[Begin Dataset records]

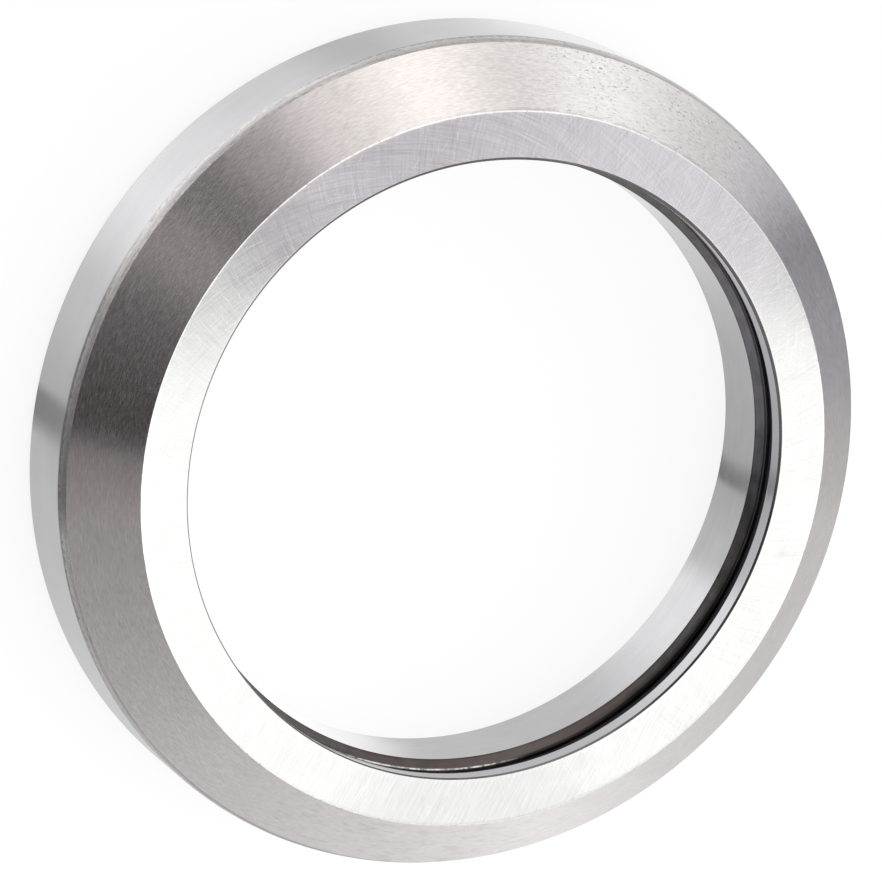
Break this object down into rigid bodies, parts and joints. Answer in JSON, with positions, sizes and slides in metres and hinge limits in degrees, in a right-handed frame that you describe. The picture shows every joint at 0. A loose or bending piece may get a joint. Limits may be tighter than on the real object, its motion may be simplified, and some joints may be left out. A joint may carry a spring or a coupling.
{
  "type": "headset bearing",
  "caption": "Sealed angular contact headset bearing: two steel rings with conical seats, caged balls between them and a rubber lip seal at each end.",
  "frame": {"origin": "centre of the back face, on the bearing's axis", "axes": "+Z along the axis, from the back face with the inner seat up to the flat front face with the outer seat"},
  "size_m": [0.0418, 0.0418, 0.008],
  "materials": {
    "ring_steel": "ground and brushed bearing steel",
    "ball_steel": "polished bearing steel",
    "cage_nylon": "moulded glass-filled nylon",
    "seal_rubber": "moulded nitrile rubber"
  },
  "bodies": {
    "outer": {"outer_ring": "ring_steel", "front_seal": "seal_rubber", "back_seal": "seal_rubber"},
    "inner": {"inner_ring": "ring_steel"},
    "cage": {"ball_cage": "cage_nylon"},
    "ball_01": {"ball_01": "ball_steel"},
    "ball_02": {"ball_02": "ball_steel"},
    "ball_03": {"ball_03": "ball_steel"},
    "ball_04": {"ball_04": "ball_steel"},
    "ball_05": {"ball_05": "ball_steel"},
    "ball_06": {"ball_06": "ball_steel"},
    "ball_07": {"ball_07": "ball_steel"},
    "ball_08": {"ball_08": "ball_steel"},
    "ball_09": {"ball_09": "ball_steel"},
    "ball_10": {"ball_10": "ball_steel"},
    "ball_11": {"ball_11": "ball_steel"},
    "ball_12": {"ball_12": "ball_steel"},
    "ball_13": {"ball_13": "ball_steel"},
    "ball_14": {"ball_14": "ball_steel"},
    "ball_15": {"ball_15": "ball_steel"},
    "ball_16": {"ball_16": "ball_steel"},
    "ball_17": {"ball_17": "ball_steel"},
    "ball_18": {"ball_18": "ball_steel"},
    "ball_19": {"ball_19": "ball_steel"},
    "ball_20": {"ball_20": "ball_steel"},
    "ball_21": {"ball_21": "ball_steel"},
    "ball_22": {"ball_22": "ball_steel"},
    "ball_23": {"ball_23": "ball_steel"},
    "ball_24": {"ball_24": "ball_steel"},
    "ball_25": {"ball_25": "ball_steel"},
    "ball_26": {"ball_26": "ball_steel"},
    "ball_27": {"ball_27": "ball_steel"},
    "ball_28": {"ball_28": "ball_steel"}
  },
  "joints": [
    {"name": "inner_ring_spin", "type": "hinge", "parent": "outer", "child": "inner", "pos_m": [0, 0, 0.00385], "axis": [0, 0, 1], "continuous": true},
    {"name": "cage_orbit", "type": "hinge", "parent": "outer", "child": "cage", "pos_m": [0, 0, 0.00356], "axis": [0, 0, 1], "continuous": true},
    {"name": "ball_01_roll", "type": "hinge", "parent": "cage", "child": "ball_01", "pos_m": [0.01808, 0, 0.00356], "axis": [-0.7071, 0, 0.7071], "continuous": true},
    {"name": "ball_02_roll", "type": "hinge", "parent": "cage", "child": "ball_02", "pos_m": [0.01762, 0.00402, 0.00356], "axis": [-0.6894, -0.1573, 0.7071], "continuous": true},
    {"name": "ball_03_roll", "type": "hinge", "parent": "cage", "child": "ball_03", "pos_m": [0.01629, 0.00784, 0.00356], "axis": [-0.6371, -0.3068, 0.7071], "continuous": true},
    {"name": "ball_04_roll", "type": "hinge", "parent": "cage", "child": "ball_04", "pos_m": [0.01413, 0.01127, 0.00356], "axis": [-0.5528, -0.4409, 0.7071], "continuous": true},
    {"name": "ball_05_roll", "type": "hinge", "parent": "cage", "child": "ball_05", "pos_m": [0.01127, 0.01413, 0.00356], "axis": [-0.4409, -0.5528, 0.7071], "continuous": true},
    {"name": "ball_06_roll", "type": "hinge", "parent": "cage", "child": "ball_06", "pos_m": [0.00784, 0.01629, 0.00356], "axis": [-0.3068, -0.6371, 0.7071], "continuous": true},
    {"name": "ball_07_roll", "type": "hinge", "parent": "cage", "child": "ball_07", "pos_m": [0.00402, 0.01762, 0.00356], "axis": [-0.1573, -0.6894, 0.7071], "continuous": true},
    {"name": "ball_08_roll", "type": "hinge", "parent": "cage", "child": "ball_08", "pos_m": [0, 0.01808, 0.00356], "axis": [0, -0.7071, 0.7071], "continuous": true},
    {"name": "ball_09_roll", "type": "hinge", "parent": "cage", "child": "ball_09", "pos_m": [-0.00402, 0.01762, 0.00356], "axis": [0.1573, -0.6894, 0.7071], "continuous": true},
    {"name": "ball_10_roll", "type": "hinge", "parent": "cage", "child": "ball_10", "pos_m": [-0.00784, 0.01629, 0.00356], "axis": [0.3068, -0.6371, 0.7071], "continuous": true},
    {"name": "ball_11_roll", "type": "hinge", "parent": "cage", "child": "ball_11", "pos_m": [-0.01127, 0.01413, 0.00356], "axis": [0.4409, -0.5528, 0.7071], "continuous": true},
    {"name": "ball_12_roll", "type": "hinge", "parent": "cage", "child": "ball_12", "pos_m": [-0.01413, 0.01127, 0.00356], "axis": [0.5528, -0.4409, 0.7071], "continuous": true},
    {"name": "ball_13_roll", "type": "hinge", "parent": "cage", "child": "ball_13", "pos_m": [-0.01629, 0.00784, 0.00356], "axis": [0.6371, -0.3068, 0.7071], "continuous": true},
    {"name": "ball_14_roll", "type": "hinge", "parent": "cage", "child": "ball_14", "pos_m": [-0.01762, 0.00402, 0.00356], "axis": [0.6894, -0.1573, 0.7071], "continuous": true},
    {"name": "ball_15_roll", "type": "hinge", "parent": "cage", "child": "ball_15", "pos_m": [-0.01808, 0, 0.00356], "axis": [0.7071, 0, 0.7071], "continuous": true},
    {"name": "ball_16_roll", "type": "hinge", "parent": "cage", "child": "ball_16", "pos_m": [-0.01762, -0.00402, 0.00356], "axis": [0.6894, 0.1573, 0.7071], "continuous": true},
    {"name": "ball_17_roll", "type": "hinge", "parent": "cage", "child": "ball_17", "pos_m": [-0.01629, -0.00784, 0.00356], "axis": [0.6371, 0.3068, 0.7071], "continuous": true},
    {"name": "ball_18_roll", "type": "hinge", "parent": "cage", "child": "ball_18", "pos_m": [-0.01413, -0.01127, 0.00356], "axis": [0.5528, 0.4409, 0.7071], "continuous": true},
    {"name": "ball_19_roll", "type": "hinge", "parent": "cage", "child": "ball_19", "pos_m": [-0.01127, -0.01413, 0.00356], "axis": [0.4409, 0.5528, 0.7071], "continuous": true},
    {"name": "ball_20_roll", "type": "hinge", "parent": "cage", "child": "ball_20", "pos_m": [-0.00784, -0.01629, 0.00356], "axis": [0.3068, 0.6371, 0.7071], "continuous": true},
    {"name": "ball_21_roll", "type": "hinge", "parent": "cage", "child": "ball_21", "pos_m": [-0.00402, -0.01762, 0.00356], "axis": [0.1573, 0.6894, 0.7071], "continuous": true},
    {"name": "ball_22_roll", "type": "hinge", "parent": "cage", "child": "ball_22", "pos_m": [0, -0.01808, 0.00356], "axis": [0, 0.7071, 0.7071], "continuous": true},
    {"name": "ball_23_roll", "type": "hinge", "parent": "cage", "child": "ball_23", "pos_m": [0.00402, -0.01762, 0.00356], "axis": [-0.1573, 0.6894, 0.7071], "continuous": true},
    {"name": "ball_24_roll", "type": "hinge", "parent": "cage", "child": "ball_24", "pos_m": [0.00784, -0.01629, 0.00356], "axis": [-0.3068, 0.6371, 0.7071], "continuous": true},
    {"name": "ball_25_roll", "type": "hinge", "parent": "cage", "child": "ball_25", "pos_m": [0.01127, -0.01413, 0.00356], "axis": [-0.4409, 0.5528, 0.7071], "continuous": true},
    {"name": "ball_26_roll", "type": "hinge", "parent": "cage", "child": "ball_26", "pos_m": [0.01413, -0.01127, 0.00356], "axis": [-0.5528, 0.4409, 0.7071], "continuous": true},
    {"name": "ball_27_roll", "type": "hinge", "parent": "cage", "child": "ball_27", "pos_m": [0.01629, -0.00784, 0.00356], "axis": [-0.6371, 0.3068, 0.7071], "continuous": true},
    {"name": "ball_28_roll", "type": "hinge", "parent": "cage", "child": "ball_28", "pos_m": [0.01762, -0.00402, 0.00356], "axis": [-0.6894, 0.1573, 0.7071], "continuous": true}
  ],
  "couplings": [
    {"joint": "cage_orbit", "follows": "inner_ring_spin", "ratio": 0.46895},
    {"joint": "ball_01_roll", "follows": "inner_ring_spin", "ratio": -5.671},
    {"joint": "ball_02_roll", "follows": "inner_ring_spin", "ratio": -5.671},
    {"joint": "ball_03_roll", "follows": "inner_ring_spin", "ratio": -5.671},
    {"joint": "ball_04_roll", "follows": "inner_ring_spin", "ratio": -5.671},
    {"joint": "ball_05_roll", "follows": "inner_ring_spin", "ratio": -5.671},
    {"joint": "ball_06_roll", "follows": "inner_ring_spin", "ratio": -5.671},
    {"joint": "ball_07_roll", "follows": "inner_ring_spin", "ratio": -5.671},
    {"joint": "ball_08_roll", "follows": "inner_ring_spin", "ratio": -5.671},
    {"joint": "ball_09_roll", "follows": "inner_ring_spin", "ratio": -5.671},
    {"joint": "ball_10_roll", "follows": "inner_ring_spin", "ratio": -5.671},
    {"joint": "ball_11_roll", "follows": "inner_ring_spin", "ratio": -5.671},
    {"joint": "ball_12_roll", "follows": "inner_ring_spin", "ratio": -5.671},
    {"joint": "ball_13_roll", "follows": "inner_ring_spin", "ratio": -5.671},
    {"joint": "ball_14_roll", "follows": "inner_ring_spin", "ratio": -5.671},
    {"joint": "ball_15_roll", "follows": "inner_ring_spin", "ratio": -5.671},
    {"joint": "ball_16_roll", "follows": "inner_ring_spin", "ratio": -5.671},
    {"joint": "ball_17_roll", "follows": "inner_ring_spin", "ratio": -5.671},
    {"joint": "ball_18_roll", "follows": "inner_ring_spin", "ratio": -5.671},
    {"joint": "ball_19_roll", "follows": "inner_ring_spin", "ratio": -5.671},
    {"joint": "ball_20_roll", "follows": "inner_ring_spin", "ratio": -5.671},
    {"joint": "ball_21_roll", "follows": "inner_ring_spin", "ratio": -5.671},
    {"joint": "ball_22_roll", "follows": "inner_ring_spin", "ratio": -5.671},
    {"joint": "ball_23_roll", "follows": "inner_ring_spin", "ratio": -5.671},
    {"joint": "ball_24_roll", "follows": "inner_ring_spin", "ratio": -5.671},
    {"joint": "ball_25_roll", "follows": "inner_ring_spin", "ratio": -5.671},
    {"joint": "ball_26_roll", "follows": "inner_ring_spin", "ratio": -5.671},
    {"joint": "ball_27_roll", "follows": "inner_ring_spin", "ratio": -5.671},
    {"joint": "ball_28_roll", "follows": "inner_ring_spin", "ratio": -5.671}
  ]
}
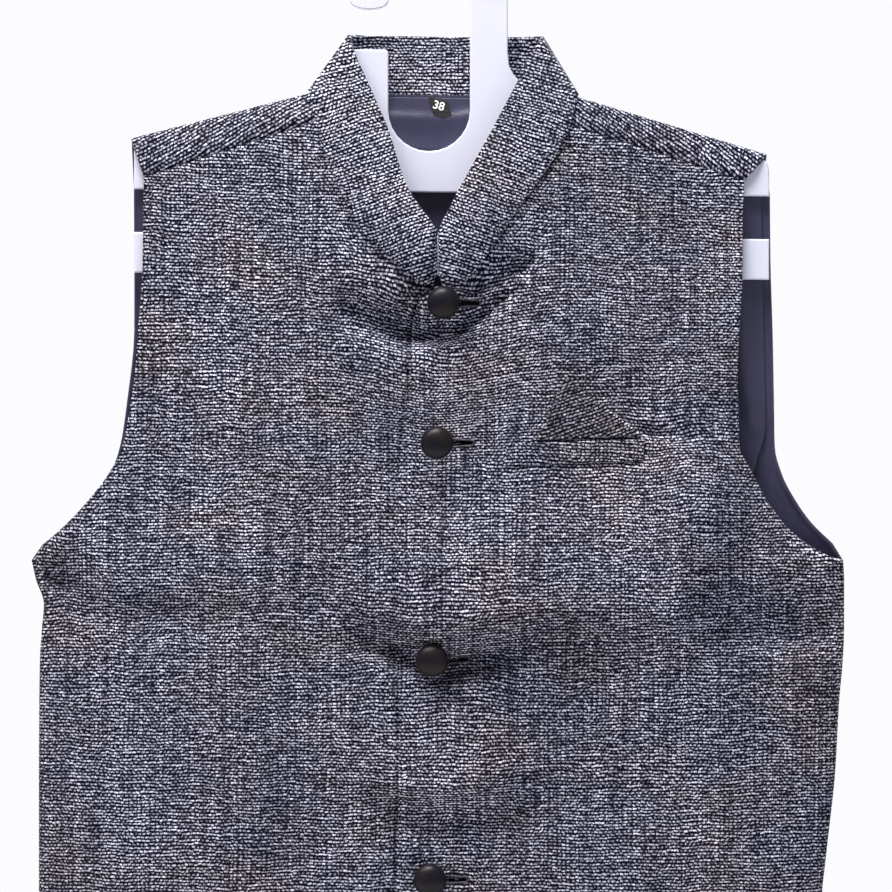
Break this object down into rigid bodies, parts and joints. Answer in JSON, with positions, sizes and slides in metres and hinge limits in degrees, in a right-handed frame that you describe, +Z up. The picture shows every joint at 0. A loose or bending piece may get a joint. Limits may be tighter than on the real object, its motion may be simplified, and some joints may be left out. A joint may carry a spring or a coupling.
{
  "type": "nehru jacket on hanger",
  "caption": "Sleeveless band-collar jacket in slubbed tweed, buttoned up the front, with a breast pocket, hung on a flat plastic hanger whose open hook goes over a rail.",
  "frame": {"origin": "middle of the hook's inner top, where a rail carries the hanger, in the hanger's mid plane", "axes": "+X to the wearer's left, +Z up, the jacket's front faces -Y"},
  "size_m": [0.5102, 0.0658, 0.8071],
  "materials": {
    "tweed": "matt slubbed suiting, off-white and blue-grey flecks on a near-black navy ground",
    "satin": "dark aubergine satin lining",
    "button_resin": "polished near-black resin",
    "hanger_plastic": "smooth white sheet plastic",
    "label_tape": "black woven tape"
  },
  "bodies": {
    "root": {"front_right": "tweed", "front_left": "tweed", "back": "tweed", "back_lining": "satin", "collar": "tweed", "button_1": "button_resin", "button_2": "button_resin", "button_3": "button_resin", "button_4": "button_resin", "button_5": "button_resin", "pocket_welt": "tweed", "pocket_point": "tweed", "size_label": "label_tape", "hanger": "hanger_plastic"}
  },
  "joints": []
}
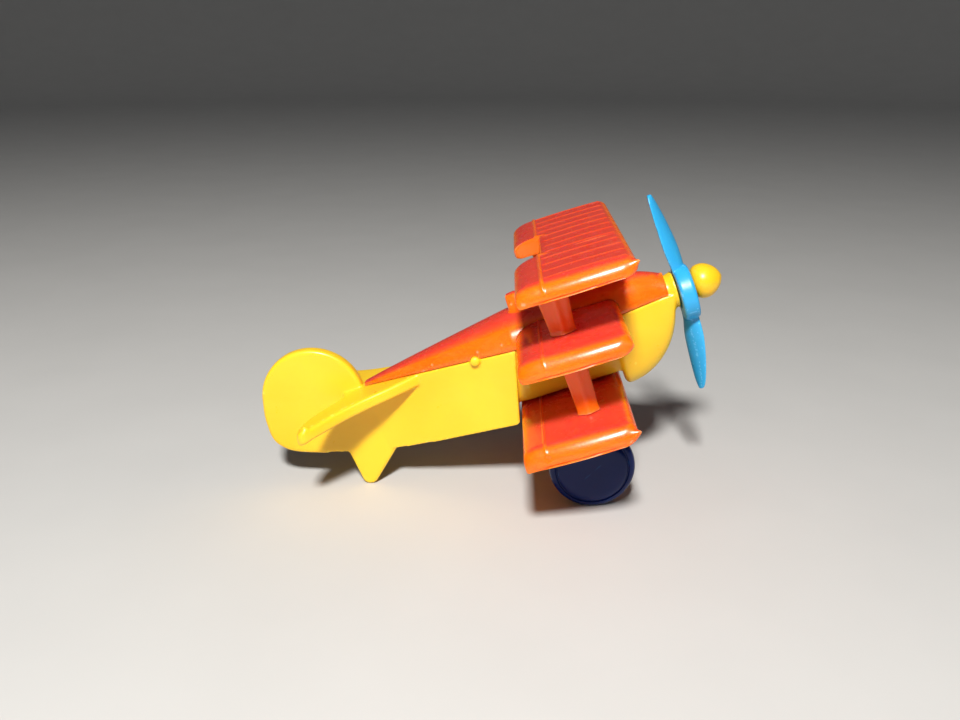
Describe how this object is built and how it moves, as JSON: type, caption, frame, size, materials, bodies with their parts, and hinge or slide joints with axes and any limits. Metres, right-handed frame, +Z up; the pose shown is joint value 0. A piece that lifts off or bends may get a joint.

[End Dataset records]

What is expected:
Scan the material for lines with the word "sizes", and copy each line you find.

Answer for this exercise:
Break this object down into rigid bodies, parts and joints. Answer in JSON, with positions, sizes and slides in metres and hinge limits in degrees, in a right-handed frame that you describe. The picture shows every joint at 0. A loose or bending piece may get a joint. Limits may be tighter than on the real object, its motion may be simplified, and some joints may be left out. A joint may carry a spring or a coupling.
Break this object down into rigid bodies, parts and joints. Answer in JSON, with positions, sizes and slides in metres and hinge limits in degrees, in a right-handed frame that you describe, +Z up. The picture shows every joint at 0. A loose or bending piece may get a joint. Limits may be tighter than on the real object, its motion may be simplified, and some joints may be left out. A joint may carry a spring or a coupling.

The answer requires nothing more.